- [YOUR OBJECTIVE] The data must be returned in full and exactly as given.

- [SUPPLIED INFORMATION]

——

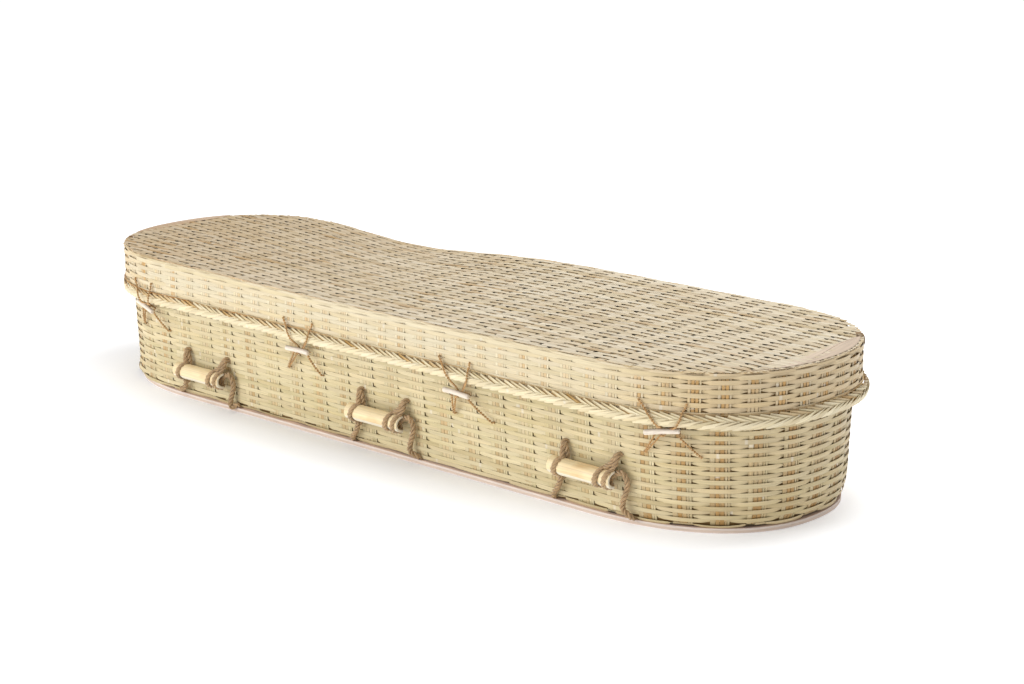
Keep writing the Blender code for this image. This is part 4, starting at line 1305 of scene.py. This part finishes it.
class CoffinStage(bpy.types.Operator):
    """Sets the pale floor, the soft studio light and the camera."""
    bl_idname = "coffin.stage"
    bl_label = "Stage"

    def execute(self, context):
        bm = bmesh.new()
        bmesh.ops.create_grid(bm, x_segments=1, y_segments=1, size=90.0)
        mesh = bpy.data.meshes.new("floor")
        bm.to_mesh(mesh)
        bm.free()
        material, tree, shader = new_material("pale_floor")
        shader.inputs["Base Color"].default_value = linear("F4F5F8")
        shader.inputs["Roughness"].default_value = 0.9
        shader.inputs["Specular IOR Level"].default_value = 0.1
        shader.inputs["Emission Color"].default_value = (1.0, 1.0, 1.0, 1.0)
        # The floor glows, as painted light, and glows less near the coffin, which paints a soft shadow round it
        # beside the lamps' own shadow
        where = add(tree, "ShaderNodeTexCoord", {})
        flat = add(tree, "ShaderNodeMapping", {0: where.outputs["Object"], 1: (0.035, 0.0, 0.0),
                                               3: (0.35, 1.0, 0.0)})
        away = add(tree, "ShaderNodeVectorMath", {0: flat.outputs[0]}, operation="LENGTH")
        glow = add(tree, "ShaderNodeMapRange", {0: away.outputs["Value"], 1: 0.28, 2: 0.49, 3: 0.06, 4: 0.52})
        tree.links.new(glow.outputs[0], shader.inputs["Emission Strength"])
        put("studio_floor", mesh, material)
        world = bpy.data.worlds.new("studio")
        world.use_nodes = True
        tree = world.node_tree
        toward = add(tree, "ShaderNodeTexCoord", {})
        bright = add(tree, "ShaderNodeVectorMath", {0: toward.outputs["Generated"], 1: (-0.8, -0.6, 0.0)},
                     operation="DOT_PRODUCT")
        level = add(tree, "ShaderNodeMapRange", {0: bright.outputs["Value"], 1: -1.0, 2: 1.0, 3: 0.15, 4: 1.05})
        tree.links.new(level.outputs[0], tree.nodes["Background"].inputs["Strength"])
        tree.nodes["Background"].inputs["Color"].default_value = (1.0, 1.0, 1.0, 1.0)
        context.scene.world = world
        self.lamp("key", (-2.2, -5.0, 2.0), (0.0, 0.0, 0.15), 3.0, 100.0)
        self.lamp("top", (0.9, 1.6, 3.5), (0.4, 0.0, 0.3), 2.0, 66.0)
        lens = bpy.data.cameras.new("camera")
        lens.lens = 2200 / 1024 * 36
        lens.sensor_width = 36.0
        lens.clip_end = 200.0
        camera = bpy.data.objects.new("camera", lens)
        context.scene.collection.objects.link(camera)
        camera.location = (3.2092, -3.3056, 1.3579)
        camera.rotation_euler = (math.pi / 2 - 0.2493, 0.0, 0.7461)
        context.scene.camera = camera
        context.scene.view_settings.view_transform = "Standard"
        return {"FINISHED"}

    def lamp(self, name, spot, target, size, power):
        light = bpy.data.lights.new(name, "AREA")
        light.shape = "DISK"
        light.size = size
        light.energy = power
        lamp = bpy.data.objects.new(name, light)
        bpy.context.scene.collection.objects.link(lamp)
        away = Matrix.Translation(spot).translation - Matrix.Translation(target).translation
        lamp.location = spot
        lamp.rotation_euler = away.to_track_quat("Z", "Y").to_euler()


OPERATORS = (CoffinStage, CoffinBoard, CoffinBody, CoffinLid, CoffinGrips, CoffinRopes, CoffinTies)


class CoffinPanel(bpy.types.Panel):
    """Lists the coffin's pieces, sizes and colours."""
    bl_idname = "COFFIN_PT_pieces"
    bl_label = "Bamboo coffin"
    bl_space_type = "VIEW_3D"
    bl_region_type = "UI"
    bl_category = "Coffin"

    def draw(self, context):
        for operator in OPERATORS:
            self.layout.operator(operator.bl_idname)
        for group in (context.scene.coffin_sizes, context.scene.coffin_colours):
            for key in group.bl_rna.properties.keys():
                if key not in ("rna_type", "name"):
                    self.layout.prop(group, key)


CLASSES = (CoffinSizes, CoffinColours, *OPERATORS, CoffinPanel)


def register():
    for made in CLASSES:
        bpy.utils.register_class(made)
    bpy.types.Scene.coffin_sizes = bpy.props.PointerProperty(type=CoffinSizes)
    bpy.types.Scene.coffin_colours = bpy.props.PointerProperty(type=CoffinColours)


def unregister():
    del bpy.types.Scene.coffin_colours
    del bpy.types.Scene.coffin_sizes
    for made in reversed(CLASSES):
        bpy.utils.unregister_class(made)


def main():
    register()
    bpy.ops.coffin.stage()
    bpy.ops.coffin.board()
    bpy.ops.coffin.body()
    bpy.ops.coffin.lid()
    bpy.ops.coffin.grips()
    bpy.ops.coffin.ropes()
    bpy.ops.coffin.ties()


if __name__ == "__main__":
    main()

——

- [SOLUTION TO THIS TASK]
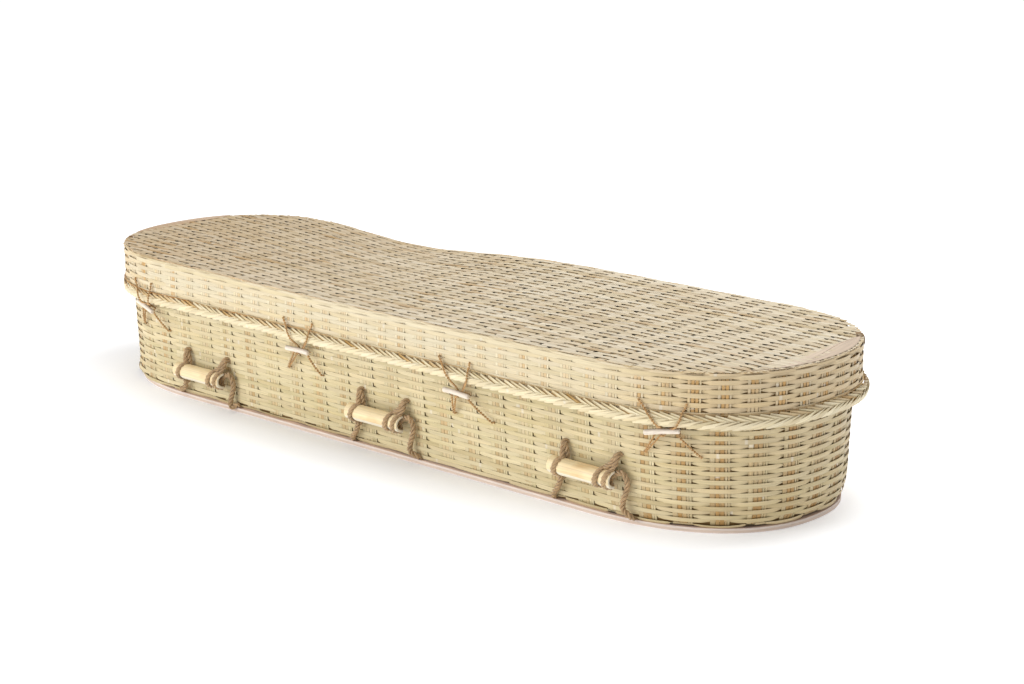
Keep writing the Blender code for this image. This is part 4, starting at line 1305 of scene.py. This part finishes it.
class CoffinStage(bpy.types.Operator):
    """Sets the pale floor, the soft studio light and the camera."""
    bl_idname = "coffin.stage"
    bl_label = "Stage"

    def execute(self, context):
        bm = bmesh.new()
        bmesh.ops.create_grid(bm, x_segments=1, y_segments=1, size=90.0)
        mesh = bpy.data.meshes.new("floor")
        bm.to_mesh(mesh)
        bm.free()
        material, tree, shader = new_material("pale_floor")
        shader.inputs["Base Color"].default_value = linear("F4F5F8")
        shader.inputs["Roughness"].default_value = 0.9
        shader.inputs["Specular IOR Level"].default_value = 0.1
        shader.inputs["Emission Color"].default_value = (1.0, 1.0, 1.0, 1.0)
        # The floor glows, as painted light, and glows less near the coffin, which paints a soft shadow round it
        # beside the lamps' own shadow
        where = add(tree, "ShaderNodeTexCoord", {})
        flat = add(tree, "ShaderNodeMapping", {0: where.outputs["Object"], 1: (0.035, 0.0, 0.0),
                                               3: (0.35, 1.0, 0.0)})
        away = add(tree, "ShaderNodeVectorMath", {0: flat.outputs[0]}, operation="LENGTH")
        glow = add(tree, "ShaderNodeMapRange", {0: away.outputs["Value"], 1: 0.28, 2: 0.49, 3: 0.06, 4: 0.52})
        tree.links.new(glow.outputs[0], shader.inputs["Emission Strength"])
        put("studio_floor", mesh, material)
        world = bpy.data.worlds.new("studio")
        world.use_nodes = True
        tree = world.node_tree
        toward = add(tree, "ShaderNodeTexCoord", {})
        bright = add(tree, "ShaderNodeVectorMath", {0: toward.outputs["Generated"], 1: (-0.8, -0.6, 0.0)},
                     operation="DOT_PRODUCT")
        level = add(tree, "ShaderNodeMapRange", {0: bright.outputs["Value"], 1: -1.0, 2: 1.0, 3: 0.15, 4: 1.05})
        tree.links.new(level.outputs[0], tree.nodes["Background"].inputs["Strength"])
        tree.nodes["Background"].inputs["Color"].default_value = (1.0, 1.0, 1.0, 1.0)
        context.scene.world = world
        self.lamp("key", (-2.2, -5.0, 2.0), (0.0, 0.0, 0.15), 3.0, 100.0)
        self.lamp("top", (0.9, 1.6, 3.5), (0.4, 0.0, 0.3), 2.0, 66.0)
        lens = bpy.data.cameras.new("camera")
        lens.lens = 2200 / 1024 * 36
        lens.sensor_width = 36.0
        lens.clip_end = 200.0
        camera = bpy.data.objects.new("camera", lens)
        context.scene.collection.objects.link(camera)
        camera.location = (3.2092, -3.3056, 1.3579)
        camera.rotation_euler = (math.pi / 2 - 0.2493, 0.0, 0.7461)
        context.scene.camera = camera
        context.scene.view_settings.view_transform = "Standard"
        return {"FINISHED"}

    def lamp(self, name, spot, target, size, power):
        light = bpy.data.lights.new(name, "AREA")
        light.shape = "DISK"
        light.size = size
        light.energy = power
        lamp = bpy.data.objects.new(name, light)
        bpy.context.scene.collection.objects.link(lamp)
        away = Matrix.Translation(spot).translation - Matrix.Translation(target).translation
        lamp.location = spot
        lamp.rotation_euler = away.to_track_quat("Z", "Y").to_euler()


OPERATORS = (CoffinStage, CoffinBoard, CoffinBody, CoffinLid, CoffinGrips, CoffinRopes, CoffinTies)


class CoffinPanel(bpy.types.Panel):
    """Lists the coffin's pieces, sizes and colours."""
    bl_idname = "COFFIN_PT_pieces"
    bl_label = "Bamboo coffin"
    bl_space_type = "VIEW_3D"
    bl_region_type = "UI"
    bl_category = "Coffin"

    def draw(self, context):
        for operator in OPERATORS:
            self.layout.operator(operator.bl_idname)
        for group in (context.scene.coffin_sizes, context.scene.coffin_colours):
            for key in group.bl_rna.properties.keys():
                if key not in ("rna_type", "name"):
                    self.layout.prop(group, key)


CLASSES = (CoffinSizes, CoffinColours, *OPERATORS, CoffinPanel)


def register():
    for made in CLASSES:
        bpy.utils.register_class(made)
    bpy.types.Scene.coffin_sizes = bpy.props.PointerProperty(type=CoffinSizes)
    bpy.types.Scene.coffin_colours = bpy.props.PointerProperty(type=CoffinColours)


def unregister():
    del bpy.types.Scene.coffin_colours
    del bpy.types.Scene.coffin_sizes
    for made in reversed(CLASSES):
        bpy.utils.unregister_class(made)


def main():
    register()
    bpy.ops.coffin.stage()
    bpy.ops.coffin.board()
    bpy.ops.coffin.body()
    bpy.ops.coffin.lid()
    bpy.ops.coffin.grips()
    bpy.ops.coffin.ropes()
    bpy.ops.coffin.ties()


if __name__ == "__main__":
    main()